简蓁蓁无视了正在哭泣的白静兰,问张文书:“她是谁?”
张文书听到这,六神出窍的他总算回魂了,头疼的揉了揉眉心,嘴巴里苦的跟吃了黄连似的。
她是谁?
她是白静兰,今天上午去接的新知青,这一接,就接到医院去了,还得知人家有心脏病,叫什么卵圆孔未闭,虽然平时看起来没事,但干不了重活累活,还说什么要注意心情,尽量不要让情绪过于激烈……跟个活祖宗似的。
亏他一开始还以为很难相处的是一看就娇生惯养的贺甜,后来才知道是白静兰。
知青点来了这么一尊大佛,他这个知青点负责人能不注意吗?
为此,他在医院避开其他人专门找了大队长,说这样的不应该下乡,应该在家好好修养,这种身体真有问题的,知青办一般也不会强求要下乡才对。
大队长也不想要这样的社员,让他们在医院休息一下,他就去找人了。
等他回来的时候,脸色沉重,张文书就知道这人没送回去,只好从医院接了回来。
结果这路上也不消停,白静兰不仅身体不好,性子也不好。
从医院醒来回去的路上和其他知青吵了起来。
因为她身体不好,还刚中暑晕倒,所以其他人都是行李放在牛车上,就她一个人坐在牛车上。
后来走了一段路,顶着火辣辣的大太阳,贺甜支撑不住了,脸红的不像话,再看看她那十指不沾阳春水的模样,大队长和张文书怕她中暑,就让白静兰和贺甜在牛车上挤一挤。
贺甜当然愿意了,但白静兰不愿意,“本来就热,这牛车上放了那么多行李我已经很难受了,还要再挤一个人上来,我怕我又要晕了。”
听到这话,宁东景就皱眉开口了:“我的行李我背。”空出来的位置让贺甜坐上去。
结果白静兰还是不乐意,“你的行李也不多,空出来的位置不大,不够一个人,还是要两个人挤一起,天气这么热,我真的受不了……”
贺甜差点就哭出来了,来自中部的新知青孙建兵见状也说:“我这个包裹我背着,肯定够了。”
这时候位置是够了,张文书和大队长都在心里松了一口气,但是白静兰还是不乐意:“……不行,太热了。”
孙建兵顿时火气上来了,开口就骂,“你哪来的权利说不行啊,这牛车是你家的啊,轮得到你说不行,你也不看看贺甜同志,走路都晃了,就你一个病号是吧,给脸不要脸!”

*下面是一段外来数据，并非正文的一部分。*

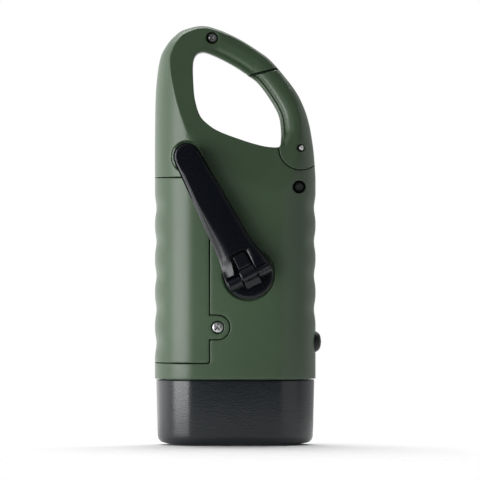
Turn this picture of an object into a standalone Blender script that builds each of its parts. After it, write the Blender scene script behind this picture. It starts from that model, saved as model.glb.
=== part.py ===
"""Hand-cranked solar flashlight with a carabiner loop, standing on its lens end.

Lengths are metres. +Z runs up from the lens to the loop, the crank is on the -Y face,
the solar cell is on the +Y face and the push button is on the +X side.
The case is drawn about its own centre line, and the empty case_datum shifts it so that
the world origin is the bottom centre of the whole object's box.
"""
import math

import bmesh
import bpy
from mathutils import Matrix, Vector

# Case
total_height = 0.135
half_width = 0.0259
half_depth = 0.016
face_crown = 0.0029
side_round = 0.0126
loop_height = 0.049
wall = 0.0018
gap = 0.0003
overrun = 0.002
cavity_rise = 0.0005
weld_distance = 0.00001

# Finger grip ripples
ripple_pitch = 0.0109
ripple_depth = 0.0005
first_ripple = 0.0327
left_ripple_count = 5
right_ripple_count = 4
ripple_sharpness = 1.5

# Tilted flat of the loop, as half depths at three places
nose_half_depth = 0.0068
pivot_half_depth = 0.0106
spine_half_depth = 0.0118

# Bezel and lens
bezel_height = 0.0213
bezel_step = 0.0004
bezel_taper = 0.0005
bezel_wall = 0.0021
bezel_foot_round = 0.0026
bezel_foot_draw = 0.0013
bezel_sag = 0.0011
bezel_land = 0.011
lip_height = 0.0012
lip_width = 0.0021
lens_thickness = 0.0016
gasket_thickness = 0.0009
gasket_width = 0.0012
reflector_height = 0.0072
reflector_play = 0.0004
led_board_thickness = 0.0014
spigot_wall = 0.0016
led_pitch_share = 0.54
led_radius = 0.0025
led_flange = 0.0004
led_flange_height = 0.001
led_height = 0.0068
cup_mouth = 0.0064

# Battery cover and its screw
cover_width = 0.0176
cover_low = 0.0266
cover_drop = 0.0001
tab_reach = 0.0027
tab_height = 0.038
tab_radius = 0.0038
cover_screw_head = 0.0018
cover_screw_head_height = 0.0011
cover_screw_shank = 0.0008
cover_screw_length = 0.005
cover_screw_sink = 0.0004
cover_boss_radius = 0.0024
cover_boss_length = 0.0064
rib_thickness = 0.0014

# Case screws
case_screw_head = 0.0017
case_screw_head_height = 0.0013
case_screw_shank = 0.0009
top_screw_hole = 0.002
top_screw_floor = 0.0038
side_screw_inset = 0.0054
side_screw_drop = 0.003
side_screw_hole = 0.0021
side_screw_floor = 0.0052
screw_depth_behind = 0.0034
boss_radius = 0.0032
cross_slot = 0.0004
cross_depth = 0.0005
cross_reach_share = 1.5

# Crank axis, hub and hinge
hub_share = 0.166
hub_z = 0.0549
hub_radius = 0.00785
hub_recess = 0.00835
hub_recess_depth = 0.0011
hub_stand = 0.00025
hub_shaft = 0.002
hinge_height = 0.0035
barrel_radius = 0.0029
knuckle_half = 0.00265
ear_half = 0.0074
hinge_pin_radius = 0.001
pin_inset = 0.0002
tongue_length = 0.0076
neck_half = 0.0023
tongue_half = 0.0026
tongue_low = 0.0013
tongue_high = 0.0051
bush_radius = 0.0031
bush_length = 0.0031
front_boss_radius = 0.005
front_boss_length = 0.0018
shaft_play = 0.00025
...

这一骂,他是痛快了,其他人都惊呆了,然后白静兰就哭了,哭的身体都在发颤,看那架势哭倒长城了,大队长怕她真哭出毛病,黑着脸插话:“你们再给我吵,就全都给我回去!现在回去车站不远!”
谁愿意被送回去?
都不想,他这么一说,大家就安静了,白静兰哭着的声音也变小了。
虽然贺甜没有上车休息,但大队长也不想看到再出一个病号,中暑这事可大可小,但他也怕不仅仅是她撑不住,男知青走路还背着行李,
那不中暑也要中暑了。
所以他们还是把行李放在牛车上,只让白静兰一个人在上面,他们慢慢走不说,还走走停停,时间比平时多了一倍。
白静兰虽然是一个人独享了牛车,但这么长时间晒下来,人也焉了。
张文书被折磨的都没了脾气,好不容易回到了知青点,他们一看到知青点的样子,确定这就是他们住的地方,贺甜脱口而出:“这里这么破能住人吗?”
大队长的脸色本来就黑,现在听了这话都被气笑了,“不满意就回去!”
一个两个的,以为当下乡是来度假?
这五个人里三个男同志暂时还不确定,两个女同志根本就干不了活!
贺甜还要说话,被宁东景拦下了:“大队长,请别放在心上,这里很好了。”
另一个一路浑浑噩噩的男知青林君风看到这知青点,终于回神了,也在这时候打圆场,“大队长,贺甜同志开玩笑的,别当真啊,这房子很好,多谢大队长。”
不是这房子破,而且大家的房子都破,要是嫌弃,那就没法住了。
大队长看了他们一眼,没接话,指了指房间:“男同志住这边,女同志住这边,你们自己安排床位,明天除了白静兰同志,其余人跟着一起下地,粮食我晚点送一些过来,算你们预支的。”这个时候距离天黑也没多久了。
然后他就把事情交给了张文书,让张文书来安排。
之前简蓁蓁他们四个人来的时候,张文书他们还拿出了一些东西来给他们接风洗尘,这一次张文书提都没提。
他们吃的时候倒是没有嫌弃,上午接到人就去了医院,回来做好了吃的,天已经黑了,个个饥肠辘辘。